SHEGUIANDAH—The Little Current Fish and Game Club (LCFGC) had another successful week of tours from Grade 4 classes from across the Island last week as students had the chance to learn about the lifecycle of the walleye and of fish conservation.

Almost 100 students from Little Current Public School, Assiginack Public School, Central Manitoulin Public School, Lakeview School and new, this year, Charles C. McLean Public School toured the Bass Lake Creek Walleye Hatchery over four days. Students from Wiikwemkoong’s Pontiac School were also scheduled to come but had to cancel their annual trip.

The educational tour sees the students get up close and personal with different species of fish live-trapped in a hoop net before their visit and learn about the massive amount of eggs that come from one female walleye. If that walleye is harvested before the female lays her eggs, that’s hundreds of thousands of potential fish that will not be born and repopulate Manitoulin’s waters.

The students got to see the hatchery in action with LCFGC President Bill Strain, learn about the native fish and wildlife of Manitoulin with Gary Green, build a bass nest with Manitoulin Streams’ Seija Deschenes, tour Bass Creek and see rainbow trout and walleye in their annual spawn, have a visit with the Ministry of Natural Resources and Forestry’s Conservation Officer Iain McGale and learn all about the tiny invertebrates found in our waterways.

At the end of each tour, the LCFGC gifts each student with a high-end rod and reel, encouraging them to get out and fishing while being good stewards of the land with their newfound knowledge.

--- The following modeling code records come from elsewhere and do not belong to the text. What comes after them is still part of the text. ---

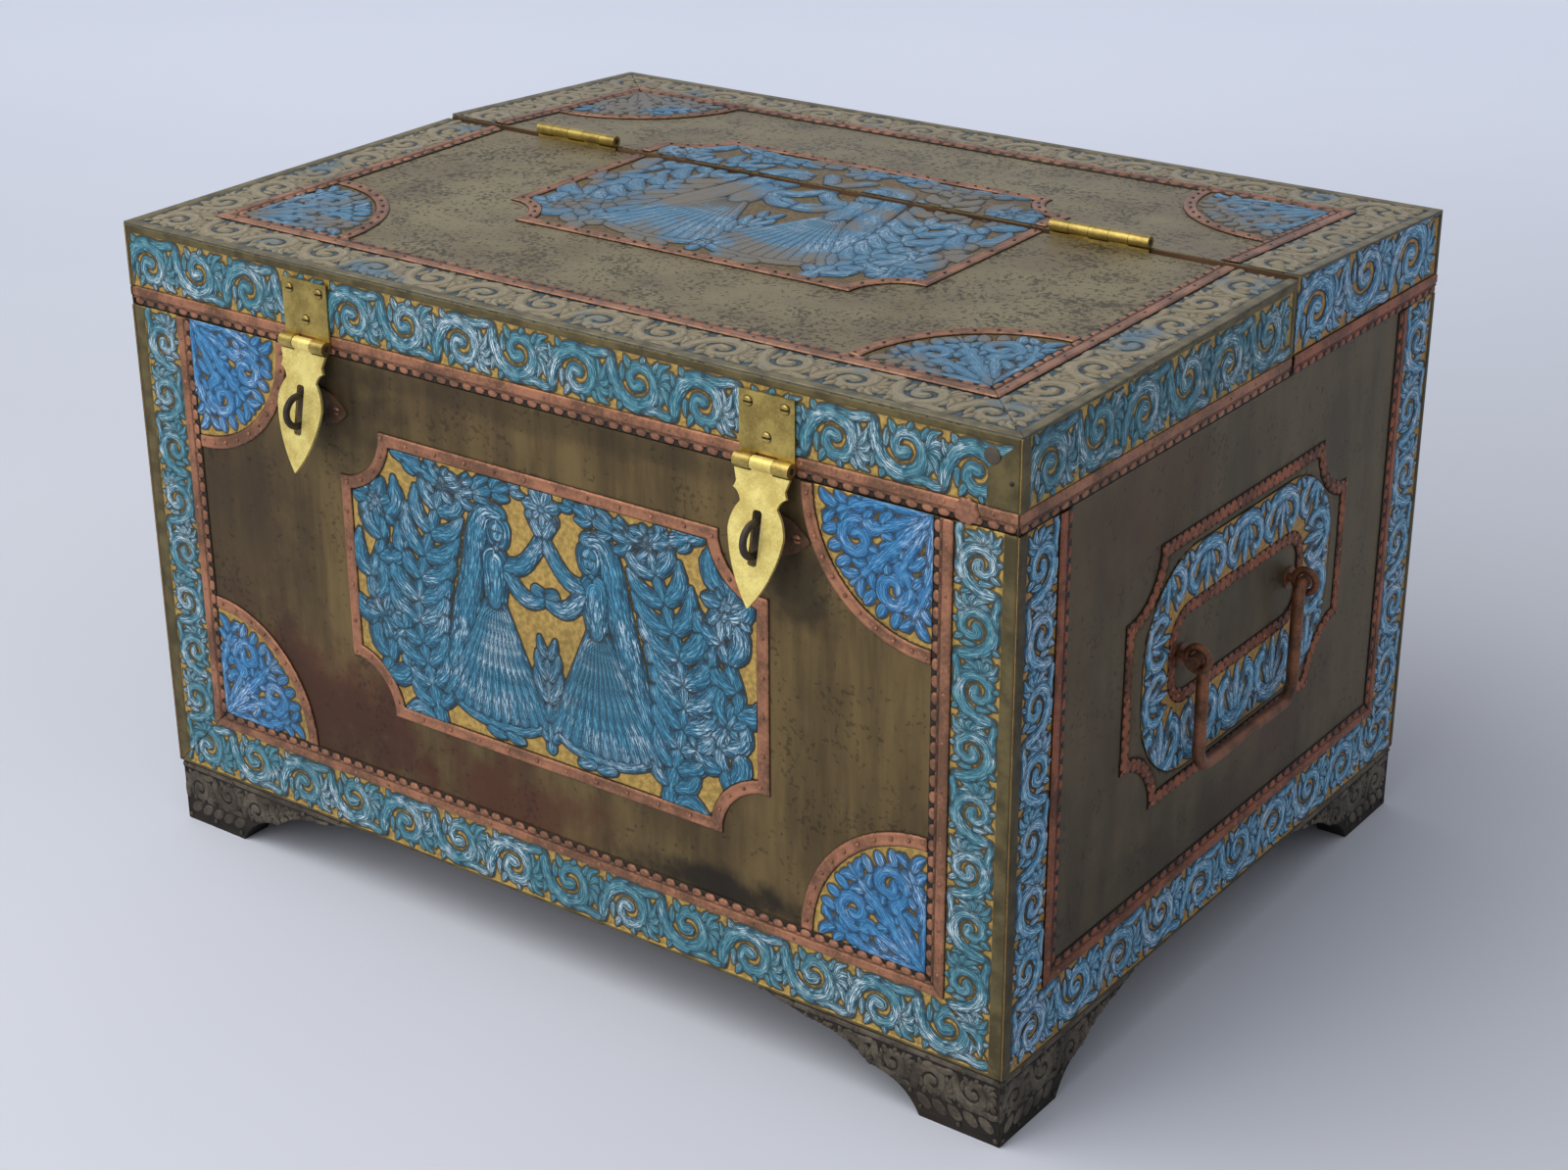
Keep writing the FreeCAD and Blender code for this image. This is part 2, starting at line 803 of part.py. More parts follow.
def make_feet():
    sheets = []
    for place_name, back in (("front", -1), ("rear", 1)):
        for side_name, side in SIDES.items():
            name = f"{place_name}_{side_name}_foot"
            face_y = wood_front if back < 0 else rear_y
            long_loop = bracket(s.front_foot_reach, s.front_foot_toe)
            short_loop = bracket(s.side_foot_reach, s.side_foot_toe)
            long_loop = mirrored(long_loop) if side * back < 0 else long_loop
            short_loop = mirrored(short_loop) if side * back > 0 else short_loop
            board_x = side * (wood_x - s.foot_board)
            board_y = face_y - back * s.foot_board
            boards = [
                foot_side(f"{name}_long", long_loop, s.foot_board, back, side * wood_x, board_y, True),
                foot_side(f"{name}_short", short_loop, s.foot_board, side, board_x, face_y, False),
            ]
            foot = doc.addObject("Part::MultiFuse", f"{name}_joined")
            foot.Shapes = boards
            keep(foot, name)
            short_sheet = bracket(s.side_foot_reach, s.side_foot_toe, s.foot_sheet_rise)
            short_sheet = mirrored(short_sheet) if side * back > 0 else short_sheet
            lap_y = face_y - s.sheet if back < 0 else face_y
            sheet_x = side * wood_x
            sheets.append(
                foot_side(f"{name}_end_sheet", short_sheet, s.sheet, side, sheet_x, lap_y, False)
            )
            if back < 0:
                long_sheet = bracket(s.front_foot_reach, s.front_foot_toe, s.foot_sheet_rise)
                long_sheet = mirrored(long_sheet) if side > 0 else long_sheet
                sheets.append(
                    foot_side(f"{name}_front_sheet", long_sheet, s.sheet, back, sheet_x, face_y, True)
                )
    keep(group("foot_sheet_group", sheets), "foot_sheets")


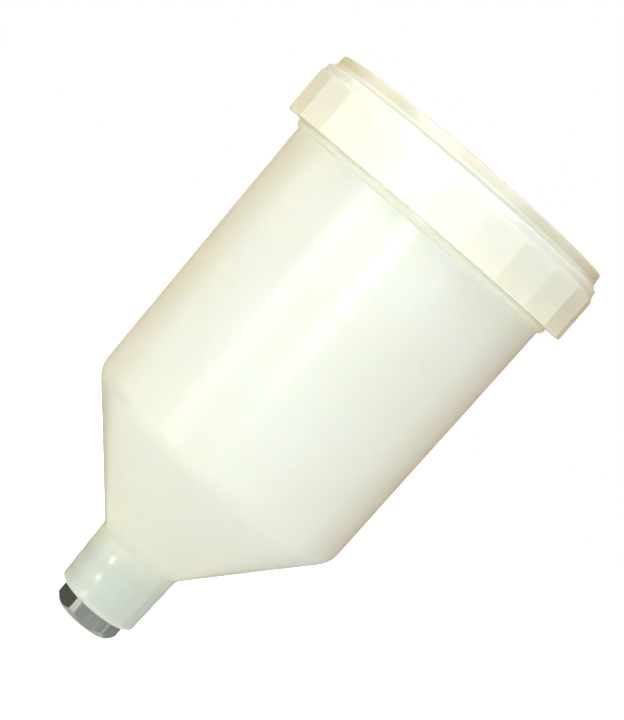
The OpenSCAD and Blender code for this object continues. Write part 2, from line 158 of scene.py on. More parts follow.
def milky_plastic(name, body, deep, roughness, zones, reach_mm=4.5):
    """Unpigmented moulded plastic: body is its colour, deep the warmer colour of its slow mottling.

    Each zone has its heights in mm, from none to all of it, its smallest radius, colour and roughness.
    """
    made, tree, shader, coords = start_material(name, {
        "IOR": 1.5, "Subsurface Weight": 1.0, "Subsurface Radius": (1.0, 0.82, 0.55),
        "Subsurface Scale": reach_mm * MM})
    mottle = add(tree, "ShaderNodeTexNoise", {"Vector": coords, "Scale": 1 / (mottle_mm * MM), "Detail": 2.0})
    depth = add(tree, "ShaderNodeMapRange", {"Value": mottle, "From Min": 0.22, "From Max": 0.85})
    tint = add(tree, "ShaderNodeMix", {0: depth, 6: colour(body), 7: colour(deep)}, data_type="RGBA")
    gloss = add(tree, "ShaderNodeMapRange", {"Value": mottle, "To Min": roughness - 0.03,
                                             "To Max": roughness + 0.03})
    height = add(tree, "ShaderNodeSeparateXYZ", (coords,)).outputs["Z"]
    radius = from_axis(tree, coords)
    # Each zone's colour is blended in here; some zones carry painted light or painted shade.
    for start, end, from_r, hex_value, zone_roughness in zones:
        level = add(tree, "ShaderNodeMapRange", {"Value": height, "From Min": start * MM,
                                                 "From Max": end * MM})
        outer = add(tree, "ShaderNodeMapRange", {"Value": radius, "From Min": (from_r - 1) * MM,
                                                 "From Max": from_r * MM})
        inside = add(tree, "ShaderNodeMath", (level, outer), operation="MULTIPLY")
        tint = add(tree, "ShaderNodeMix", {0: inside, 6: tint.outputs[2], 7: colour(hex_value)},
                   data_type="RGBA")
        gloss = add(tree, "ShaderNodeMix", {0: inside, 2: gloss, 3: zone_roughness})
    peel = add(tree, "ShaderNodeTexNoise", {"Vector": coords, "Scale": 1 / (peel_mm * MM), "Detail": 3.0})
    bump = add(tree, "ShaderNodeBump", {"Height": peel, "Strength": 0.06, "Distance": 0.05 * MM})
    set_inputs(tree, shader, {"Base Color": tint.outputs[2], "Roughness": gloss, "Normal": bump})
    return made


print("mottling", mottle_mm, "mm wide, orange peel", peel_mm, "mm")

# %% Milky plastic for the cup and the lid
cup_plastic = milky_plastic("moulded_nylon_milky", "#f0f1e6", "#ededda", 0.25, (
    (56, 38, 0, "#ebecd9", 0.25),  # the cone
    # painted shade: the neck is painted cooler and greyer for the metal shank inside it
    (30, 20, 0, "#d2dad1", 0.15),  # the neck
    # painted light: the ring is painted whiter, against the shade under the lid's skirt
    (145.8, 146.8, 0, "#fffbe2", 0.25),  # the ring below the lid
    (149.5, 151, 0, "#f0f1e6", 0.25)))  # the rest of the mouth, which the lid hides
lid_plastic = milky_plastic("moulded_polyethylene_milky", "#f2f0e0", "#f0ecd8", 0.26, (
    # painted light: the crease is painted lighter, against its own shade
    (165.2, 165.8, 45.5, "#fff5d6", 0.28),  # the crease above the shoulder
    # painted shade: the rim is painted a little dimmer than the skirt
    (166.6, 167.5, 45.5, "#d6d3c0", 0.28)))  # the rim
print("plastics:", cup_plastic.name, lid_plastic.name)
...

Mr. Strain told The Expositor that this has been a poor year in terms of capturing spawning females for the fish hatchery. Of approximately 50 fish captures in hoop nets, only four were female and only two of those females had eggs.

“I don’t know if it’s because of the late year,” Mr. Strain said. “Perhaps they spawned out on the shoals.”

The club has a little less than three litres of fertilized eggs this year. Normally that figure would be around 15 litres.